Founded by Artistic Director Youri Kim and Artistic Associate Juyoung Koh, Jaemi Theatre was born out of a recognition that DC, one of the largest theater markets in the United States, had no company dedicated to centering Asian stories or led by Asian artists. The name “Jaemi” comes from a Korean word meaning “fun,” and in its Sino-Korean form, 在美, means both “to live in America” and “to live in beauty.”
“I kept hearing from companies that it was hard to find Asian actors, and I heard it so often that I started to believe it myself,” said Youri Kim. “But through building community with other AAPI theater artists in the area, I realized the talent was always here. What was missing was the infrastructure to connect us. Jaemi is that infrastructure.”

BAAL, an original work written by Youri Kim (not to be confused with Bertolt Brecht’s 1918 play of the same name), is a body horror drama set in a dystopian city where the air is toxic and birth is outlawed. In the city of Baal, citizens are forced into an impossible choice: terminate or sacrifice a family member. The play uses the language of biological mutation and bodily control to examine how systems of power decide who gets to exist and on what terms, questions that resonate deeply within AAPI and immigrant communities navigating structures that seek to define, contain, and assimilate them. The staged reading features a cast of seven and an original sound design.

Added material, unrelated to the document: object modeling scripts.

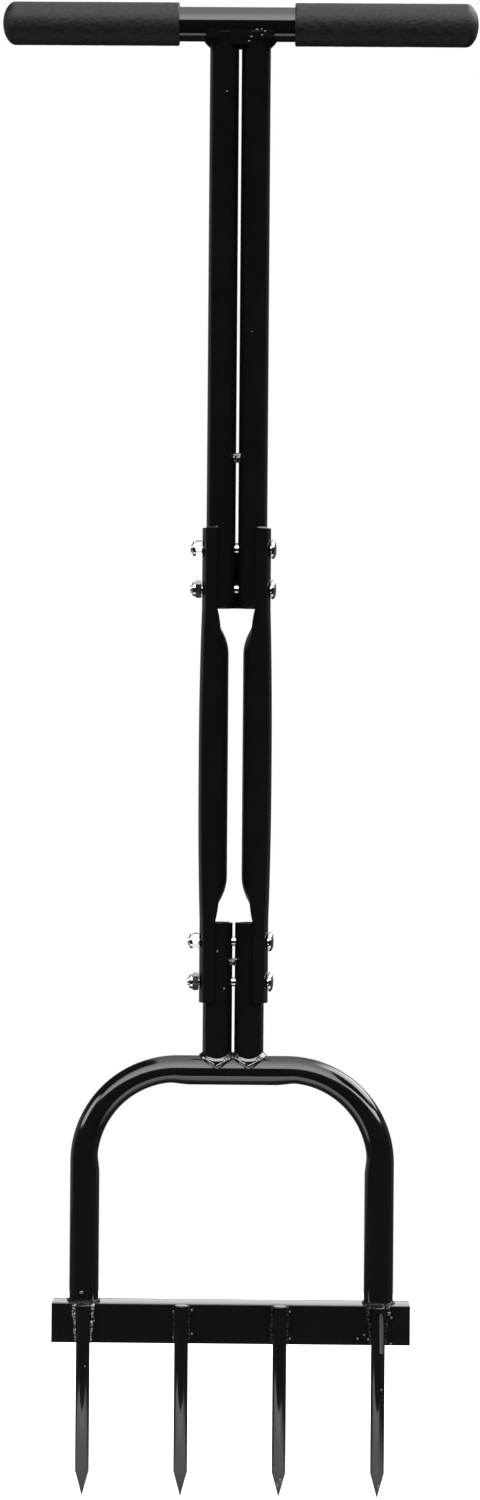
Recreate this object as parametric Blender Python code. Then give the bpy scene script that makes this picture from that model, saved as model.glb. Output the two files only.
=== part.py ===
# Spike aerator: a two-handed lawn tool. A cross handle with two foam grips stands on a pair of
# round tubes. Two longer tubes with pressed, half-round ends are bolted over them and over two
# short stubs, which are welded on a bent tube frame. The frame stands on an angle iron bar, and
# four pointed rods are welded to the front of that bar.
#
# Units are metres. +Z is up, +X is to the viewer's right and -Y is the front of the tool.
# The pieces are laid out from the centre of the bar's top face, below the shaft. They hang on one
# empty, which puts the origin in the middle of the bar's lower edge, where the tool meets the turf.

import math

import bmesh
import bpy
from mathutils import Matrix, Vector

# Gap that keeps two touching pieces apart
CLEARANCE = 0.0003

# Cross handle and grips
HANDLE_DIAMETER = 0.0222
HANDLE_WALL = 0.0012
HANDLE_LENGTH = 0.2950
GRIP_DIAMETER = 0.0277
GRIP_END_THICKNESS = 0.0062
GRIP_DOME_DEPTH = 0.0082
GRIP_MOUTH_RADIUS = 0.0008
LEFT_GRIP_LENGTH = 0.1144
RIGHT_GRIP_LENGTH = 0.1187

# Tubes of the shaft and the frame
TUBE_DIAMETER = 0.0190
TUBE_WALL = 0.0010
TUBE_SPACING = 0.0205
UPPER_TUBE_LENGTH = 0.3784
STUB_LENGTH = 0.0959

# Middle links: round in the middle, pressed into a double-walled half round at both ends
LINK_LENGTH = 0.3071
LINK_OVERLAP = 0.0519
LINK_SPACING = 0.0284
LINK_WALL = 0.0010
CUP_HALF_ANGLE = math.radians(74)
CUP_SLIT = 0.00025
INNER_WALL_EASE = 0.0295
OUTER_WALL_EASE = 0.0900
CREASE_DRIFT = math.radians(36)

# Bolts and nuts of the two joints, M6
BOLT_DIAMETER = 0.0060
BOLT_MARGIN = 0.0134
BOLT_PITCH = 0.0261
BOLT_HEAD_DIAMETER = 0.0126
BOLT_HEAD_HEIGHT = 0.0033
BOLT_HEAD_RIM = 0.0010
BOLT_END_CHAMFER = 0.0008
THREAD_STICKOUT = 0.0012
NUT_ACROSS_FLATS = 0.0100
NUT_HEIGHT = 0.0060
NUT_COLLAR_DIAMETER = 0.0094
NUT_COLLAR_HEIGHT = 0.0020
NUT_COLLAR_ROUNDING = 0.0007
NUT_CHAMFER = 0.0007
NUT_TURNS = (8, 21, 0, 14)

# Bent frame
FRAME_HEIGHT = 0.1501
FRAME_LEG_SPACING = 0.1908
FRAME_BEND_RADIUS = 0.0600
BEND_FLATTENING = 0.0014
BEND_EASE = 0.0070
BEND_END_SHARE = 0.55

# Angle iron bar
BAR_LENGTH = 0.2314
BAR_HEIGHT = 0.0254
BAR_DEPTH = 0.0254
BAR_THICKNESS = 0.0030
BAR_ROOT_RADIUS = 0.0030
BAR_TOE_RADIUS = 0.0010

# Spikes
SPIKE_COUNT = 4
SPIKE_PITCH = 0.0633
SPIKE_DIAMETER = 0.0090
SPIKE_REACH = 0.0970
SPIKE_POINT_LENGTH = 0.0155
SPIKE_TIP_DIAMETER = 0.0006
SPIKE_TOP_CHAMFER = 0.0006

# Weld beads
HANDLE_BEAD_RADIUS = 0.0024
STUB_BEAD_RADIUS = 0.0025
SADDLE_FILL = 0.87
FRONT_BEAD_GROWTH = 0.35
FOOT_BEAD_RADIUS = 0.0018
SPIKE_BEAD_RADIUS = 0.0018
SPIKE_BEAD_REACH = 0.0010
SPIKE_BEAD_MARGIN = 0.0016
TACK_WIDTH = 0.0062
TACK_DEPTH = 0.0050
TACK_HEIGHT = 0.0036
UPPER_TACK_HEIGHT_ABOVE_LINKS = 0.0450
SEAM_DEPTH = 0.0046
SEAM_WIDTH = 0.0056
SEAM_LENGTH = 0.0420

# Fineness of the round shapes
TUBE_SIDES = 20
GRIP_SIDES = 24
BOLT_SIDES = 12
SPIKE_SIDES = 16
BEAD_SIDES = 8
BEAD_STEPS = 18
BEND_STEPS = 8
NUT_SIDES = 18

# Places worked out from the sizes above
TUBE_RADIUS = TUBE_DIAMETER / 2
TUBE_X = TUBE_SPACING / 2
LINK_X = LINK_SPACING / 2
CROSSPIECE_Z = FRAME_HEIGHT
STUB_TOP = CROSSPIECE_Z + STUB_LENGTH
LINK_BOTTOM = STUB_TOP - LINK_OVERLAP
LINK_TOP = LINK_BOTTOM + LINK_LENGTH
UPPER_TUBE_BOTTOM = LINK_TOP - LINK_OVERLAP
HANDLE_Z = UPPER_TUBE_BOTTOM + UPPER_TUBE_LENGTH
FRAME_LEG_X = FRAME_LEG_SPACING / 2
BAR_FRONT = -BAR_DEPTH / 2
SPIKE_Y = BAR_FRONT - CLEARANCE - SPIKE_DIAMETER / 2
CUP_INNER_RADIUS = TUBE_RADIUS + CLEARANCE
CUP_OUTER_RADIUS = CUP_INNER_RADIUS + 2 * LINK_WALL + CUP_SLIT
CUP_CREST = TUBE_X + CUP_OUTER_RADIUS
LOWER_BOLTS = (LINK_BOTTOM + BOLT_MARGIN, LINK_BOTTOM + BOLT_MARGIN + BOLT_PITCH)
UPPER_BOLTS = (LINK_TOP - BOLT_MARGIN - BOLT_PITCH, LINK_TOP - BOLT_MARGIN)
BOLT_HEIGHTS = LOWER_BOLTS + UPPER_BOLTS
GROUND_EDGE_Y = BAR_FRONT + (BAR_THICKNESS - BAR_TOE_RADIUS) / 2


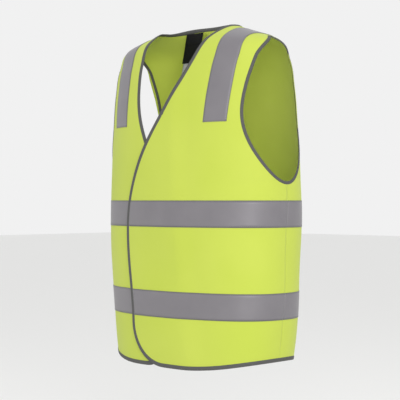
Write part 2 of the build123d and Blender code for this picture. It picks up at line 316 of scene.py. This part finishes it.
def cloth_mesh(name, places, off, thick, finish):
    """A sheet of cloth through a grid of places, with UVs in metres of cloth."""
    rows, columns = places.shape[:2]
    points, normals = on_body(places[..., 0], places[..., 1], off)
    quads = []
    for i in range(rows - 1):
        for j in range(columns - 1):
            a = i * columns + j
            quads.append((a, a + 1, a + columns + 1, a + columns))
    i, j = rows // 2, columns // 2
    facing = np.cross(points[i, j + 1] - points[i, j], points[i + 1, j] - points[i, j])
    if facing @ normals[i, j] < 0:
        quads = [q[::-1] for q in quads]
    mesh = bpy.data.meshes.new(name)
    mesh.from_pydata(points.reshape(-1, 3).tolist(), [], quads)
    across = np.linalg.norm(np.diff(points, axis=1, prepend=points[:, :1]), axis=-1).cumsum(1)
    down = np.linalg.norm(np.diff(points, axis=0, prepend=points[:1]), axis=-1).cumsum(0)
    flat = np.stack([across, down], -1).reshape(-1, 2)
    layer = mesh.uv_layers.new(name="cloth")
    corners = np.zeros(len(mesh.loops), int)
    mesh.loops.foreach_get("vertex_index", corners)
    layer.data.foreach_set("uv", flat[corners].ravel())
    piece = bpy.data.objects.new(name, mesh)
    bpy.context.collection.objects.link(piece)
    for face in mesh.polygons:
        face.use_smooth = True
    mesh.materials.append(finish)
    wall = piece.modifiers.new("thickness", "SOLIDIFY")
    wall.thickness, wall.offset = thick, 0
    pick(piece)
    bpy.ops.object.modifier_apply(modifier="thickness")
    diagonals = points[1:, 1:] - points[:-1, :-1], points[1:, :-1] - points[:-1, 1:]
    area = float(np.linalg.norm(np.cross(*diagonals), axis=-1).sum() / 2)
    return piece, area


def blank_finish(name, roughness):
    """A new finish: its nodes, its shader and its way of joining them up."""
    finish = bpy.data.materials.new(name)
    finish.use_nodes = True
    nodes, links = finish.node_tree.nodes, finish.node_tree.links
    shader = nodes["Principled BSDF"]
    shader.inputs["Roughness"].default_value = roughness
    return finish, nodes, links, shader


def raised(nodes, links, shader, height, depth, strength):
    bump = nodes.new("ShaderNodeBump")
    bump.inputs["Distance"].default_value = depth
    bump.inputs["Strength"].default_value = strength
    links.new(height, bump.inputs["Height"])
    links.new(bump.outputs["Normal"], shader.inputs["Normal"])


def two_tones(nodes, links, factor, first, second):
    mix = nodes.new("ShaderNodeMix")
    mix.data_type = "RGBA"
    mix.inputs["A"].default_value = (*first, 1)
    mix.inputs["B"].default_value = (*second, 1)
    links.new(factor, mix.inputs["Factor"])
    return mix.outputs["Result"]


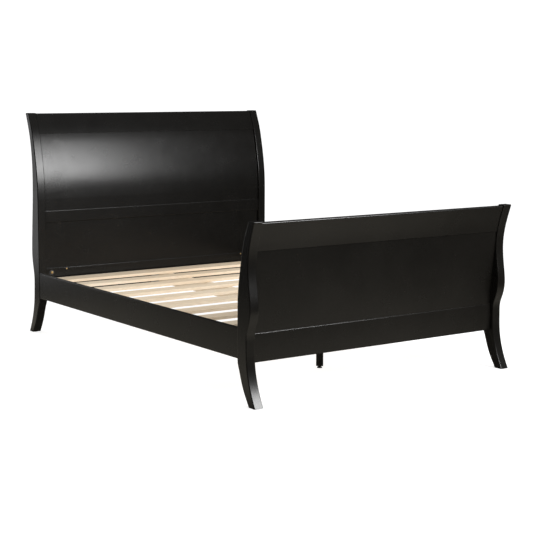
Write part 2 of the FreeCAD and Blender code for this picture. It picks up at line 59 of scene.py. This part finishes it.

BAAL plays as a staged reading Friday, March 6, 2026, at 7:30 PM in Lab Theatre II at the Atlas Performing Arts Center (1333 H St NE, Washington, DC). Tickets ($29.75) are available online.
Looking ahead, Jaemi Theatre plans to host a founding party and fundraiser this fall, and will launch an Asian Writer Play Submission program in the second half of 2026. The program will pair playwrights from selected Asian countries with Asian playwrights based in DC for a workshop development process, building a pipeline that connects diasporic voices across borders.
For more information, visit yourikimdirector.com or follow @jaemitheatre on Instagram.
About Jaemi Theatre Company
Jaemi Theatre is a newly formed AAPI-led performance initiative based in Washington, DC, co-founded by Artistic Director Youri Kim and Artistic Associate Juyoung Koh. “Jaemi” is Korean for “fun” and, in its Sino-Korean form, means “to live in America” and “to live in beauty.” The company creates interdisciplinary performance rooted in diasporic imagination and radical storytelling. Jaemi is a home for the unfinished and the unassimilated, where performance holds contradiction without needing to resolve it.